The mechanisms underlying the development and progression of chronic kidney disease (CKD) are not yet fully understood. Early diagnosis and prediction are important clinical strategies to improve patient outcomes. Developing diagnostic and prognostic risk prediction models for CKD is a means of clinical translation, which aids in the assessment of patient prognosis and the formulation of clinical decisions.
This study utilized bioinformatics, WGCNA (Weighted Gene Co-expression Network Analysis), and random forest algorithms to identify low-risk and high-risk molecules at the transcriptional level that are closely related to the onset and progression of CKD in the human dataset GSE137570. Further, through Cox regression analysis, LASSO regression analysis, and logistic regression analysis, traditional predictive modeling methods were used to evaluate the diagnostic or predictive performance of three different gene sets. The key biomarkers were narrowed down to three genes: CCL2, SUCLG1, and ACADM. The effectiveness of the Medium z-score score, which is closely related to CKD progression, was successfully validated. Finally, the reliability of the bioinformatics analysis of the human dataset was confirmed in a mouse UUO (unilateral ureteral obstruction) model, as well as the feasibility of in-depth mechanistic studies in the UUO model.
The significance of this study lies in the identification of a core gene set containing nine genes and the smallest functional gene set with three genes, all closely related to the onset and progression of CKD, through transcriptomic analysis and risk model construction. The feasibility of studying these biomarkers in a mouse UUO model was also explored.
Machine learning screening methods have been widely applied in the diagnosis and prediction of kidney diseases (PMID: 36786976). Although this study successfully constructed CKD prediction models based on different regression methods, the diagnostic effectiveness still needs improvement. This may require integrating different omics information to further construct multi-omics molecular diagnostic and prognostic tools (PMID: 35008760), or combining different machine learning algorithms to minimize selection bias across algorithms. Some studies have constructed CKD progression-related prognostic models using machine learning screening of laboratory data (PMID: 35967110), but the evaluation metrics of these models are relatively limited. Risk prediction models based on traditional laboratory data cannot explain the potential risks and mechanisms of CKD at the molecular level. Limited by the number of CKD datasets with prognostic information and the small number of sequenced patients, along with the high biological heterogeneity of different types of CKD, the application of risk models based on transcriptomics has inherent limitations. A study based on patient kidney transcriptomics and urinary proteomics for patient risk stratification (PMID: 38286178) suggests that individual omics have significant application value for precision treatment. Future comprehensive risk models combining multiple data sources, such as current medical history, laboratory indicators, multi-omics datasets, and machine learning algorithms, are expected to be developed and practically applied to personalized treatment clinical decisions for CKD patients.

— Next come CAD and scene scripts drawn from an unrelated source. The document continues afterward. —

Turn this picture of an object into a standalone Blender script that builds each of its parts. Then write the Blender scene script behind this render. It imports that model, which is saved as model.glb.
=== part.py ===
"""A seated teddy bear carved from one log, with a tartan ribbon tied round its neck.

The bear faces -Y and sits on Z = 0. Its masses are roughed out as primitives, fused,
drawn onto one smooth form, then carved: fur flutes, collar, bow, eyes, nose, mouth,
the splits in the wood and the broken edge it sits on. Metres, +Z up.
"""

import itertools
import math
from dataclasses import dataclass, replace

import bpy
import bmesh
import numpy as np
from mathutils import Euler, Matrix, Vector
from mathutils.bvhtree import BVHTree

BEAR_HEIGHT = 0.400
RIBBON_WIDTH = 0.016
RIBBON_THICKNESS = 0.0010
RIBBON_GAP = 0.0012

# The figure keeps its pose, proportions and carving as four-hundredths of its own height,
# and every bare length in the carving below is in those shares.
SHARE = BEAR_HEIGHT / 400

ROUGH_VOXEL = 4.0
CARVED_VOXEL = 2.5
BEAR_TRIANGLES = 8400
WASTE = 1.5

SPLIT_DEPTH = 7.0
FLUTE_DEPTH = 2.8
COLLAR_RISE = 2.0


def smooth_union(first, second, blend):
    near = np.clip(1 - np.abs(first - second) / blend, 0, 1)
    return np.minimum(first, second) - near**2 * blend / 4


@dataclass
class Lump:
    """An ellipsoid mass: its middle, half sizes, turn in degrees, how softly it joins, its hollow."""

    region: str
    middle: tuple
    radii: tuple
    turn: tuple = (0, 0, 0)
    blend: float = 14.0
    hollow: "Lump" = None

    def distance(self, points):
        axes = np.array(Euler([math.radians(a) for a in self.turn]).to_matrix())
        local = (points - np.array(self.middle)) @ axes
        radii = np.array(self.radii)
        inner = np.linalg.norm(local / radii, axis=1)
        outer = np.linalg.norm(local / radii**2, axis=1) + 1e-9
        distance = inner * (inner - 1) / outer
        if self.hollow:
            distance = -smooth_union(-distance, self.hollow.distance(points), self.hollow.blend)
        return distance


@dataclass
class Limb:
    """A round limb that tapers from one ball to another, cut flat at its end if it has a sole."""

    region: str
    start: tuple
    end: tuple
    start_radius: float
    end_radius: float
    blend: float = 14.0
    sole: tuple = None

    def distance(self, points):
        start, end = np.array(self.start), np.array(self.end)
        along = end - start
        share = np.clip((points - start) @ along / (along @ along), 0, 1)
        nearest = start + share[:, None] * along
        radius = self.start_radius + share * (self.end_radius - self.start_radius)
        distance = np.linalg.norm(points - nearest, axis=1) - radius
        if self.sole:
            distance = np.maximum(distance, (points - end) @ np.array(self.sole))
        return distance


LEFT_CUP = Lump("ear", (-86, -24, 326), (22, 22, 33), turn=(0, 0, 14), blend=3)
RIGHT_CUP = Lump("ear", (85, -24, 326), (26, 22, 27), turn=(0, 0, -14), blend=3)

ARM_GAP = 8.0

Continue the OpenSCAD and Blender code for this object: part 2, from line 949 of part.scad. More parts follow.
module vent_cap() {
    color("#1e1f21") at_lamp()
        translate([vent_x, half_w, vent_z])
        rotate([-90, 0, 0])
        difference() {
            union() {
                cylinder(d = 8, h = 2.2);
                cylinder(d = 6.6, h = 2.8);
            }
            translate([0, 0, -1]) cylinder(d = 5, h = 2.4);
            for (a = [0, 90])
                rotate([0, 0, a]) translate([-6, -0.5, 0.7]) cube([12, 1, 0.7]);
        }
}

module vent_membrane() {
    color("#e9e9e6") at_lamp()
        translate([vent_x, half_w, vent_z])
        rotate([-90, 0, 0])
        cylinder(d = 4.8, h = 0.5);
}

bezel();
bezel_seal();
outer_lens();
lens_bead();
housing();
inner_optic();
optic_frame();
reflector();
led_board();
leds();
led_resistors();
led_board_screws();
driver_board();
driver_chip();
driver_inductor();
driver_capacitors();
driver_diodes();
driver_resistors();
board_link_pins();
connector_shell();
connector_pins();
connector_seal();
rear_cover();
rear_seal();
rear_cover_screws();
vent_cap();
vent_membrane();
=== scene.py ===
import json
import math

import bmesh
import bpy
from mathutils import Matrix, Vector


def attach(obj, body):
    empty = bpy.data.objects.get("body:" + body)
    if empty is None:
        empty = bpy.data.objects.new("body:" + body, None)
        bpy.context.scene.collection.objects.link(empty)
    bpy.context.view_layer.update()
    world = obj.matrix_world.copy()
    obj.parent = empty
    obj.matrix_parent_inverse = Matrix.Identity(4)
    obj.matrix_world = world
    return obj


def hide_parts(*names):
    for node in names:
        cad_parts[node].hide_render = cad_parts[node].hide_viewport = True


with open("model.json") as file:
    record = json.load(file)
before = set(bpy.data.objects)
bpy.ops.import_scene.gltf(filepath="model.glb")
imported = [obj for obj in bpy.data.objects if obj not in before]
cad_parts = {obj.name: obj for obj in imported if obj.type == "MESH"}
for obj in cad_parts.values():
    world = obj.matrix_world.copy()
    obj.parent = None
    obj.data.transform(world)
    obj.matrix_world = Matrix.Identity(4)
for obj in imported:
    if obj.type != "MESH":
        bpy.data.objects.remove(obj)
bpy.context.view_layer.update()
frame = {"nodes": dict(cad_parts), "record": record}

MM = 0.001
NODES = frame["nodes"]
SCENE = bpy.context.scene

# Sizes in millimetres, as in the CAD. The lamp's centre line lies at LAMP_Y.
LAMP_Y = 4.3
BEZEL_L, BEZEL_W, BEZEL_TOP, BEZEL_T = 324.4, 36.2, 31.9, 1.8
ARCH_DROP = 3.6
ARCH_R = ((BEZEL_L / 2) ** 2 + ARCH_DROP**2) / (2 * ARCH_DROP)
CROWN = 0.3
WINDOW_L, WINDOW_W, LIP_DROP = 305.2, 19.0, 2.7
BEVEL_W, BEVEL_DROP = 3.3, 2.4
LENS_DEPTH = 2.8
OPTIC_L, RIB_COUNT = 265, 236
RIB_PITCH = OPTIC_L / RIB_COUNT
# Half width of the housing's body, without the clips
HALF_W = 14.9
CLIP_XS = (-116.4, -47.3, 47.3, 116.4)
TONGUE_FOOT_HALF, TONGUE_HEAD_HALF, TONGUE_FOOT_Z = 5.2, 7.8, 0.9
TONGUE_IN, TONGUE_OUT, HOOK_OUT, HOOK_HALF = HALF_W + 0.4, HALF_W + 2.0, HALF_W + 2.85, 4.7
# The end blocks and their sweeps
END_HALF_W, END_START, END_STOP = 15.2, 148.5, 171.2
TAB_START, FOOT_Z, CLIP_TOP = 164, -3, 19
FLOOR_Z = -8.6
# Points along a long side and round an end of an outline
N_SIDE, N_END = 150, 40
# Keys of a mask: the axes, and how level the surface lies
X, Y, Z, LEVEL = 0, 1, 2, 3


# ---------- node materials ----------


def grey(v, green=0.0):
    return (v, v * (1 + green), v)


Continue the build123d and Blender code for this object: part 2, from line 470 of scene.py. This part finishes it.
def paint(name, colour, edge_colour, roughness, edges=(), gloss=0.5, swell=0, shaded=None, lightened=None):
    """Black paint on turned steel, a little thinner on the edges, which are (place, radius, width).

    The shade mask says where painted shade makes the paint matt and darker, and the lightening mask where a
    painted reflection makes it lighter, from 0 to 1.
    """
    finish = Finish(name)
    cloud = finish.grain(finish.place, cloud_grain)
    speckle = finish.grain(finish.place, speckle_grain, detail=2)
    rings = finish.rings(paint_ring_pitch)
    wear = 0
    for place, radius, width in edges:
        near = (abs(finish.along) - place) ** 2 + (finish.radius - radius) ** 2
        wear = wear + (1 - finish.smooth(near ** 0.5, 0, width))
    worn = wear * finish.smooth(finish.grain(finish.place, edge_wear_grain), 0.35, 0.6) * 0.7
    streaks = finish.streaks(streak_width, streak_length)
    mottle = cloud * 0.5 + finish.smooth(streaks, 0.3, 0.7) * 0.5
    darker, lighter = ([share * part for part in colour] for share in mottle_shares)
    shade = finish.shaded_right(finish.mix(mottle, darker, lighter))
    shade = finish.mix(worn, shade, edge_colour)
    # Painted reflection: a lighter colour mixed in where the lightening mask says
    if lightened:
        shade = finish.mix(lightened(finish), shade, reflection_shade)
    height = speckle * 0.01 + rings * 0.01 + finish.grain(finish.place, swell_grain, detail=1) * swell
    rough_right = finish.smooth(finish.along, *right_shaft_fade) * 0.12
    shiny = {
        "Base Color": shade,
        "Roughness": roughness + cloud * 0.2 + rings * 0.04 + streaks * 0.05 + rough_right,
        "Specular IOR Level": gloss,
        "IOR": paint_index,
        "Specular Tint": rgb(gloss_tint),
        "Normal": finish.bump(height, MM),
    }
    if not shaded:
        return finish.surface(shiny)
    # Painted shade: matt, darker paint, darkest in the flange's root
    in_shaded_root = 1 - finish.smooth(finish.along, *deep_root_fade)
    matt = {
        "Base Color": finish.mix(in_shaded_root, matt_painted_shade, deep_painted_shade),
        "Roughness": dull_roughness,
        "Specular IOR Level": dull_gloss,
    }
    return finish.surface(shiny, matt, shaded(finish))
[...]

This study identified three core key genes: CCL2, SUCLG1, and ACADM, and verified similar transcriptomic changes between human CKD and the mouse UUO model, suggesting that the UUO model can serve as a platform for exploring the molecular mechanisms and functional studies of biomarkers in CKD. Studies have shown that high expression of CCL2 in infiltrating macrophages and neutrophils in CKD is closely associated with renal fibrosis (PMID: 33290282). The concentration of CCL2 in the plasma of human CKD patients is significantly increased (PMID: 34251390). These studies suggest that CCL2 plays an important biological role in the onset and progression of CKD, although further investigation using cell-specific knockout and other gene editing mice is needed to elucidate the specific mechanisms. Additionally, studies have shown that SUCLG1 promotes mitochondrial biogenesis leading to leukemia progression through POLRMT succinylation (PMID: 38649537), indicating that SUCLG1 has important post-translational modification functions. However, its role in CKD remains unexplored. For the potential function of ACADM in CKD, studies have identified a correlation between ACADM and plasma metabolic markers in CKD patients through genome-wide association studies, but the biological function of ACADM in CKD requires further research.
This study provides a risk prediction model based on transcriptomics for the onset and progression of CKD, offering potential target genes for the molecular mechanism research of CKD and effective tools for exploring prognosis risk prediction based on omics in CKD patients.